Re-creating three charts

Chapter 4 of Global Inequality is entitled “Global Inequality in This Century and the Next”. It explores a range of issues to do with inter-country inequality and global inequality. The difference between the two is that “global” compares the income (or wealth, although there usually isn’t adequate data to do this) of all global citizens on an equal basis whereas “inter-country” uses the average income in each country and helps explore the idea of “citizenship rent” ie the bonus one gets from having been born in a wealthier place. I won’t try to summarise the discussion in this excellent chapter, I just recommend reading the original.

I set out to reproduce the first three figures in the chapter and had an interestingly partial success. That is, a partial success, that was partial for interesting reasons.

Global income inequality among countries

First, here is my version of Milanovic’s Figure 4.1. His original figure looks close to an extended version of what I have in just the left panel. This is based on purchasing-power parity (PPP) GDP per capita – that is, adjusted not just for exchange rates but for differing price levels in different countries. However, Milanovic used data back to 1960, and for more countries than I have available. Like mine, his data were drawn from the World Development Indicators. But in 2014, the World Development Indicators were updated with new PPP references. Because of concerns about inaccuracy the data were limited to 1990 onwards. It seems also at some time in the past few years the WDI were restricted to data about currently existing countries (eg excluding data from the USSR or Yugoslavia).

For these reasons, the left pane of my chart below differs from the original in Global Inequality. And to get the picture over a longer period, in the right pane I had to use a constant US dollar GDP series instead of a PPP one. I think this not only overstates inequality (because a dollar buys more in poor countries than rich ones), it hides some of the patterns; but it’s better than nothing.

If this were important, I’d definitely want to do something about the slowly-changing-dimension problem; that is, the people who have been excluded from counting because their countries have not been in continuous existence over the whole period in question. What to do about this could be a blog post (or a book) in itself…

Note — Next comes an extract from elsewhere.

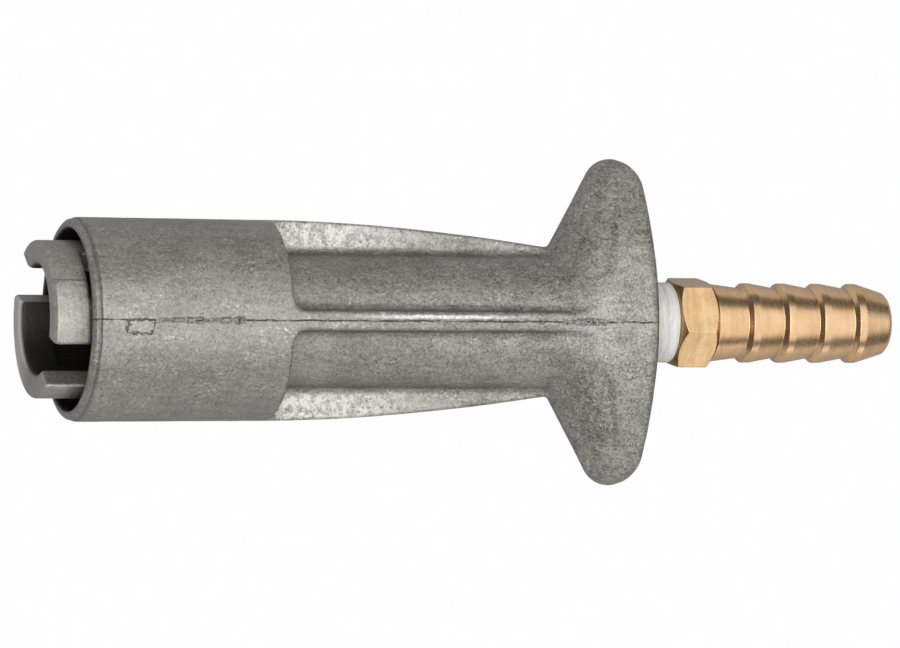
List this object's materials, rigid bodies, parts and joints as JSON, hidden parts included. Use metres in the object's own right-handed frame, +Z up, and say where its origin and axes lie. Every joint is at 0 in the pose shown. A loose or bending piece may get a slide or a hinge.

However, the basic story is still supported even though absolute levels differ from my version to the one based on previous data. Reflecting income growth in China and India, there is a steep decline in the population-weighted Gini coefficient from 1990 or 2000 in my chart; in Milanovic’s original there was a gradual decline from 1980, accelerating from 2000. My unweighted Gini coefficients show similar patterns to his, with inequality declining from around 2000. Average incomes in Latin America, Eastern Europe and Africa failed to catch up with those in wealthier countries in the 1980-2000 period, but have been converging since 2000.

Difference in the combined (population-weighted) growth rates

The second chart I tried to reproduce was Figure 4.2, which shows differing growth rates between the advanced economies (treated as a single bloc) and the “principal emerging economies (excluding China)”. Milanovic defined this latter group as India, Brazil, Indonesia, South Africa and Vietnam; I’ve chosen a larger group. When the bar is above 0, the emerging economies have grown faster than the advanced economies.

The data for Vietnam available to me only started in the 1980s, and this alone leads to quite a difference in conclusion and interpretation between my chart above and Milanovic’s original. Vietnam was ravaged by war for decades until 1975. It’s a populous country and if its data were included in the chart above it would definitely drag down the “emerging” economies’ pre-1980 combined growth rate, and up their rate since 1980. Without Vietnam in the dataset, I see considerably more growth in the historical “emerging” economies than is present in the figure in the original book. Playing around with different combinations of the “principal” emerging economies didn’t make much difference. I chose the countries I did on the basis of population size and data availability.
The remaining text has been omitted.